Mel’s Gluten Free Blondies
Ingredients
2 cups gluten free baking flour
1 cup cane sugar
1 cup brown sugar
2 eggs
8 tbsp. unsalted butter
1/2 tbsp. vanilla extract
1 tsp. baking powder
1 tsp. salt
1 cup chocolate chips
Instructions
Preheat oven to 350°F. Grease an 8" square baking pan. (or use parchment paper)
In a medium bowl, whisk flour, baking powder, & salt together. Set aside.
In a mixer, mix room temp unsalted butter, cane sugar, brown sugar, eggs, & vanilla extract until batter is uniform. Add in the dry ingredients and continue beating on low speed until uniform. Last, add in 1/2 cup of chocolate chips mix until batter is uniform.
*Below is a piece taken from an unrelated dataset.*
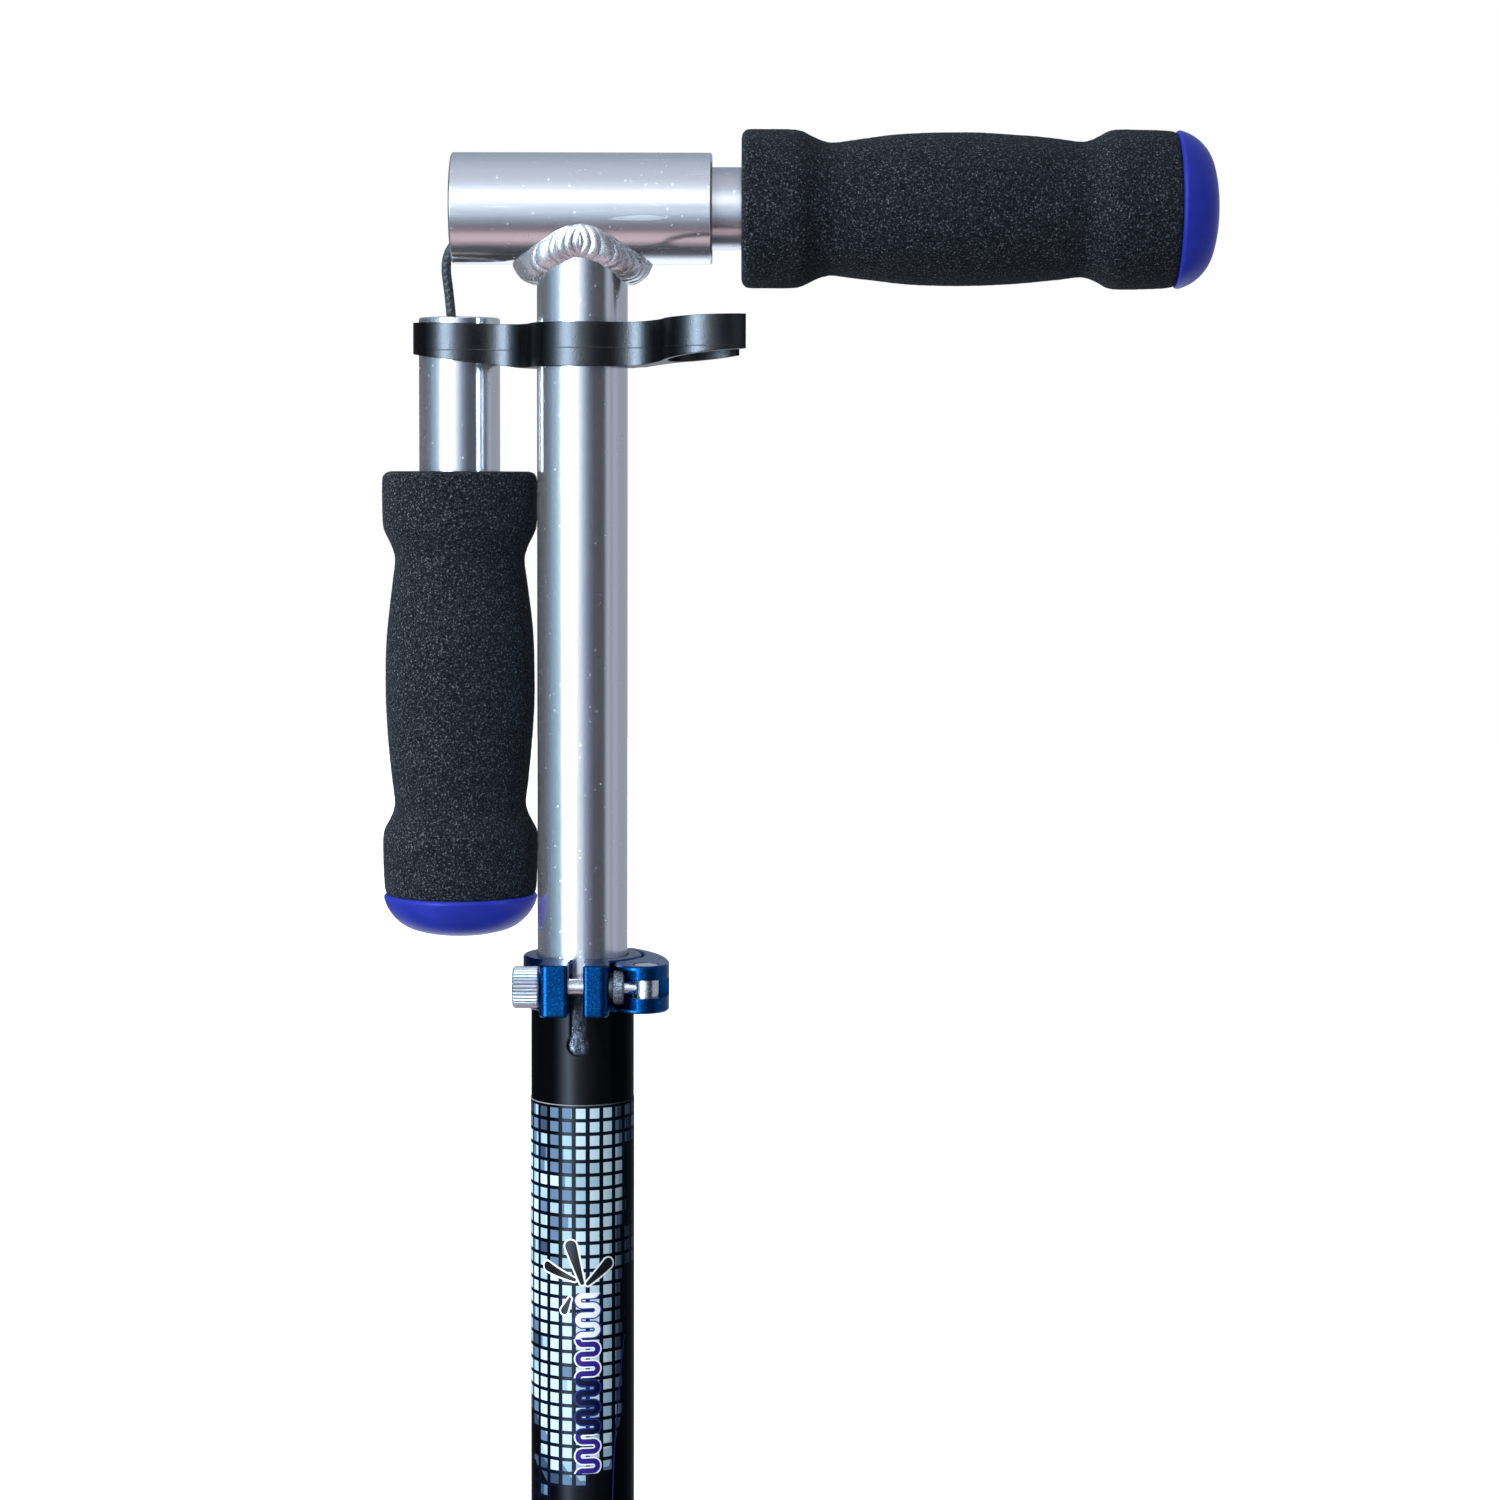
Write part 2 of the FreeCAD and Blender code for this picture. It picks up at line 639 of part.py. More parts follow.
def clip_arm(top_rise):
    """One lobe and its web, along +X from the stem's axis."""
    to_ring = CLIP_RING_R + CLIP_FILLET_R
    to_lobe = CLIP_LOBE_R + CLIP_FILLET_R
    fillet_x = (to_ring**2 - to_lobe**2 + CLIP_REACH**2) / (2 * CLIP_REACH)
    fillet_y = math.sqrt(to_ring**2 - fillet_x**2)
    on_ring = vec(fillet_x, fillet_y) * (CLIP_RING_R / to_ring)
    lobe = vec(CLIP_REACH, 0)
    on_lobe = lobe + (vec(fillet_x, fillet_y) - lobe) * (CLIP_LOBE_R / to_lobe)
    low, high = CLIP_BOTTOM - 1, CLIP_TOP + top_rise + 1
    corners = [
        vec(CLIP_RING_BORE_R / 2, -on_ring.y),
        vec(on_lobe.x, -on_lobe.y),
        vec(on_lobe.x, on_lobe.y),
        vec(CLIP_RING_BORE_R / 2, on_ring.y),
    ]
    web = upright(chain(corners + corners[:1]), low, high)
    for side in (-1, 1):
        web = web.cut(post(CLIP_FILLET_R, low - 1, high + 1, fillet_x, side * fillet_y))
    arm = web.fuse(post(CLIP_LOBE_R, low, high, CLIP_REACH))
    # the top and the underside both rise towards the end of the arm
    profile = [
        vec(0, 0, CLIP_BOTTOM),
        vec(CLIP_TAPER_START, 0, CLIP_BOTTOM),
        vec(CLIP_TAPER_END, 0, CLIP_BOTTOM + CLIP_TAPER_RISE),
        vec(CLIP_TAPER_END, 0, CLIP_TOP + top_rise),
        vec(CLIP_TAPER_START, 0, CLIP_TOP),
        vec(0, 0, CLIP_TOP),
    ]
    slab = face_of(chain(profile + profile[:1])).extrude(vec(0, 2 * PAST, 0))
    slab.translate(vec(0, -PAST, 0))
    arm = arm.common(slab)
    first, last = CLIP_LOBE_MOUTH
    mouth = wedge(CLIP_REACH, 0, first, last, CLIP_LOBE_R + 4, low - 1, high + 1)
    return arm.cut(post(CLIP_LOBE_BORE_R, low - 1, high + 1, CLIP_REACH)).cut(mouth)


def grip_clip():
    """A ring on the stem with an arm on each side, in its own frame and then turned on the stem."""
    right = clip_arm(CLIP_TOP_RISE_RIGHT)
    left = clip_arm(CLIP_TOP_RISE_LEFT).mirror(ORIGIN, X_AXIS)
    body = post(CLIP_RING_R, CLIP_BOTTOM, CLIP_TOP).fuse([right, left]).removeSplitter()
    low, high = CLIP_BOTTOM - 1, CLIP_TOP + 1
    body = body.cut(post(CLIP_RING_BORE_R, low, high))
    half = CLIP_RING_OPENING / 2
    body = body.cut(wedge(0, 0, 90 - half, 90 + half, CLIP_RING_R + 4, low, high))
    body.rotate(ORIGIN, Z_AXIS, CLIP_TURN)
    return body


# ---------------------------------------------------------------- shock cord


def cord_route():
    """The cord's corner points, and the radius of the arc at each inner one."""
    stowed = left_axis()
    right_end = vec(SLEEVE_HALF - TUBE_INSERTED + CORD_END, 0, SLEEVE_Z)
    over_rim = vec(-44.0, 5.0, SLEEVE_Z - 7.8)
    in_tube = vec(stowed.x - 1.4, stowed.y - 7.6, LEFT_TUBE_TOP - 1.0)
    left_end = stowed + vec(0, 0, LEFT_TUBE_TOP - CORD_END)
    return [right_end, over_rim, in_tube, left_end], [CORD_MOUTH_RADIUS, 60.0]


def bungee_cord():
    points, radii = cord_route()
    edges = []
    length = 0.0
    start = points[0]
    for before, corner, after, radius in zip(points, points[1:], points[2:], radii):
        back = (before - corner).normalize()
        on = (after - corner).normalize()
        half_turn = (math.pi - back.getAngle(on)) / 2
        reach = radius * math.tan(half_turn)
        first, last = corner + back * reach, corner + on * reach
        to_centre = (back + on).normalize()
        middle = corner + to_centre * (radius / math.cos(half_turn) - radius)
        edges += [line(start, first), arc(first, middle, last)]
        length += (first - start).Length + 2 * half_turn * radius
        print(f"cord arc: radius {radius:.1f} mm, turn {math.degrees(2 * half_turn):.1f} degrees")
        start = last
    edges.append(line(start, points[-1]))
    length += (points[-1] - start).Length
    path = Part.Wire(edges)
    end = Part.Wire([Part.Circle(points[0], points[1] - points[0], CORD_R).toShape()])
    cord = path.makePipeShell([end], True, False)
    expected = math.pi * CORD_R**2 * length
    print(f"cord length {length:.1f} mm, volume {cord.Volume:.1f}, section times length {expected:.1f}")
    return cord


# ------------------------------------------------------- clamp for the fork


def steerer_clamp():
    ring = post(FORK_CLAMP_R, FORK_CLAMP_BOTTOM, FORK_CLAMP_TOP)
    rounds = (0, 0, FORK_EAR_ROUND, FORK_EAR_ROUND)
    ears = upright(
        rounded_rectangle((-FORK_EAR_HALF, FORK_EAR_HALF), (OUTER_R / 2, FORK_EAR_BACK), rounds),
        FORK_CLAMP_BOTTOM,
        FORK_CLAMP_TOP,
    )
    clamp = ring.fuse(ears).removeSplitter()
    clamp = softened(clamp, 0.8, at_height(FORK_CLAMP_BOTTOM, FORK_CLAMP_TOP))
    low, high = FORK_CLAMP_BOTTOM - 1, FORK_CLAMP_TOP + 1
    clamp = clamp.cut(post(OUTER_R, low, high))
    clamp = clamp.cut(block((-FORK_EAR_GAP, FORK_EAR_GAP), (0, PAST), (low, high)))
    for z in FORK_BOLT_Z:
        clamp = clamp.cut(bar(FORK_BOLT_HOLE_R, -PAST, PAST, FORK_BOLT_Y, z))
    return clamp


def hexagon(across_flats, start, end, y, z):
    """A hexagonal bar along X."""
    radius = across_flats / math.sqrt(3)
    corners = []
    for i in range(6):
        a = math.radians(60 * i)
        corners.append(vec(start, y + radius * math.cos(a), z + radius * math.sin(a)))
    return face_of(chain(corners + corners[:1])).extrude(vec(end - start, 0, 0))


def steerer_bolt(z):
    end = FORK_EAR_HALF + FORK_HEAD
    shank = bar(FORK_BOLT_R, -FORK_EAR_HALF - FORK_NUT - 1.0, FORK_EAR_HALF, FORK_BOLT_Y, z)
    head = bar(FORK_HEAD_R, FORK_EAR_HALF, end, FORK_BOLT_Y, z)
    rim = [e for e in head.Edges if abs(e.BoundBox.XMin - end) < 1e-4]
    head = head.makeChamfer(0.6, rim)
    bolt = head.fuse(shank)
    return bolt.cut(hexagon(FORK_SOCKET_AF, end - FORK_SOCKET, end + 1, FORK_BOLT_Y, z))


def steerer_nut(z):
    start = -FORK_EAR_HALF - FORK_NUT
    nut = hexagon(FORK_NUT_AF, start, -FORK_EAR_HALF, FORK_BOLT_Y, z)
    corner_r = FORK_NUT_AF / math.sqrt(3)
    round_off = spun(
        chain(
            [
                vec(start, 0),
                vec(start, corner_r - 0.7),
                vec(start + 0.9, corner_r + 0.1),
                vec(-FORK_EAR_HALF, corner_r + 0.1),
                vec(-FORK_EAR_HALF, 0),
                vec(start, 0),
            ]
        )
    )
    round_off.translate(vec(0, FORK_BOLT_Y, z))
    return nut.common(round_off).cut(bar(FORK_BOLT_R, -PAST, PAST, FORK_BOLT_Y, z))


# ----------------------------------------------------------------- all parts


def all_parts():
    parts = {
        "outer_tube": outer_tube(),
        "decal_wrap": decal_wrap(),
        "top_shim": top_shim(),
        "clamp_collar": clamp_collar(),
        "clamp_bolt": clamp_bolt(),
        "lever_barrel": lever_barrel(),
        "thrust_washer": thrust_washer(),
        "cam_washer": cam_washer(),
        "knurled_nut": knurled_nut(),
        "clamp_lever": clamp_lever(),
        "stem_tube": stem_tube(),
        "stem_foot": stem_foot(),
        "crossbar_sleeve": crossbar_sleeve(),
        "sleeve_bush_right": sleeve_bush(1),
        "sleeve_bush_left": sleeve_bush(-1),
        "weld_bead": weld_bead(),
        "height_spring": in_stem(band_spring(HEIGHT_BAND_R, HEIGHT_BAND_BORE_R, 8.0, 0)),
        "height_button": in_stem(
            snap_button(HEIGHT_BUTTON_R, HEIGHT_BAND_R, HEIGHT_BUTTON_REACH)
        ),
        "grip_clip": grip_clip(),
        "bungee_cord": bungee_cord(),
        "steerer_clamp": steerer_clamp(),
    }
    for name, z in zip(("lower", "upper"), FORK_BOLT_Z):
        parts[f"steerer_bolt_{name}"] = steerer_bolt(z)
        parts[f"steerer_nut_{name}"] = steerer_nut(z)
    for side, placement in (("right", right_placement()), ("left", left_placement())):
        for name, shape in grip_parts().items():
            shape.Placement = placement.multiply(shape.Placement)
            parts[f"{side}_{name}"] = shape
    return parts


os.makedirs("parts", exist_ok=True)
for node, shape in all_parts().items():
    solids = shape.Solids
    if len(solids) != 1 or not shape.isValid():
        raise ValueError(f"{node} has {len(solids)} solids, valid {shape.isValid()}")
    solids[0].exportStep(f"parts/{node}.step")
    print(f"{node}: {solids[0].Volume / 1000:.3f} cm3")
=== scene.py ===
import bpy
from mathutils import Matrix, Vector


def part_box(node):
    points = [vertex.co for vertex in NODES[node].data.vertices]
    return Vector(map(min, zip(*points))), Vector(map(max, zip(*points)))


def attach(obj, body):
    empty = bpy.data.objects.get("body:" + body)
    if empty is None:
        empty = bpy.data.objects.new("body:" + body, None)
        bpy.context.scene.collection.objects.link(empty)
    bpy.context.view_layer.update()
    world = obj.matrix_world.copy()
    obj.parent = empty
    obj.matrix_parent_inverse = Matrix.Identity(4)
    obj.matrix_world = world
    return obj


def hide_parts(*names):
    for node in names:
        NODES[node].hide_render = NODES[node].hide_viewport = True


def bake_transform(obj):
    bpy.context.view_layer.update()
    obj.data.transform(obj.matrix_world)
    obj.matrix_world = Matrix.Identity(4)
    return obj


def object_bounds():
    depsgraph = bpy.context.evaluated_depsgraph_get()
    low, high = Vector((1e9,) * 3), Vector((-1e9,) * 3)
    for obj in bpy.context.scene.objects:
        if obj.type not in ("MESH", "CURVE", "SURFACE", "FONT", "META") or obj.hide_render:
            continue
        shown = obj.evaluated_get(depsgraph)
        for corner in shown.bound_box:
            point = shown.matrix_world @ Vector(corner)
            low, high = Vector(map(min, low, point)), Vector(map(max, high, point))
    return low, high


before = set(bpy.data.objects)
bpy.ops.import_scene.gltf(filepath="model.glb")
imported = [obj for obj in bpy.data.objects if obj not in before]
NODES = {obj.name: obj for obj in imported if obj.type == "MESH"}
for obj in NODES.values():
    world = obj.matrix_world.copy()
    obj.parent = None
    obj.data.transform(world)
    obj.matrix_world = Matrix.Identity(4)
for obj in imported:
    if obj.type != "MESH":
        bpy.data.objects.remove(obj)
cad_box = [list(corner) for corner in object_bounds()]

import math
import random

import bpy
import numpy as np
from mathutils import Matrix, Vector, noise

# Steering column of a folding kick scooter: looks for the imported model, in metres.
# Z runs up the column, X along the crossbar, and -Y is the side with the clamp's ears.
MM = 0.001

# Camera
CAMERA_PLACE = Vector((51.96, -1050.0, 526.07)) * MM
CAMERA_DOWN = 0.0561
CAMERA_ROLL = 0.0024
CAMERA_LENS = 81.37
CAMERA_SENSOR = 36.0
CAMERA_SHIFT = -0.05
CAMERA_NEAREST = 0.05
CAMERA_FURTHEST = 30.0

# Key light
KEY_PLACE = (-0.45, -0.52, 0.52)
KEY_AIM = Vector((0.0, 0.0, 0.48))
KEY_SIZE = 0.5
KEY_WATTS = 5.6

# Floor
FLOOR_HALF = 6.0
FLOOR_GAP = 0.2 * MM
FLOOR_GLOW = 0.55

# Colours and wear of the polished tubes. The patch is where along X it starts, is full and ends.
TONE_STEM = (0.83, 0.84, 0.87)
# The right handle tube's tone is darker than the stem's: painted shade on the same aluminium
TONE_HANDLE_SHADED = (0.70, 0.70, 0.72)
SLEEVE_WORN = (2.0 * MM, 22.0 * MM, 42.0 * MM)
# A higher value leaves fewer marks
PITS_FEW = 0.93
PITS_WORN = 0.72
SCRATCHES_FEW = 0.735
SCRATCHES_WORN = 0.66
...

Transfer the batter into the prepared pan and spread in an even layer. Add in remaining 1/2 cup of chocolate chips over the top of the batter. Bake for 25-30 minutes. Start checking at 20 minutes. Allow to cool completely before cutting into bars. Enjoyed best with a scoop of vanilla ice cream!
Mel’s Notes:
1. Bob’s Red Mill Gluten Free 1 to 1 Baking Flour is my favorite. Chickpea flour made the absolute worst blondies ever. 🤣
2. I use the organic Woodstock or Wholesome brand for both my sugars. I prefer light brown sugar over dark.
3. I put one stick of unsalted butter in the window sill to soften the stick and bring it up to room temp. Did you know 8 tablespoons, 1 stick, & 1/2 cup are all the same measurement. ☺️
4. Don & I strongly disagree on the chocolate chips used in this recipe. He would prefer organic & dark. I prefer Ghirardelli Premium Baking Milk Chocolate Chips.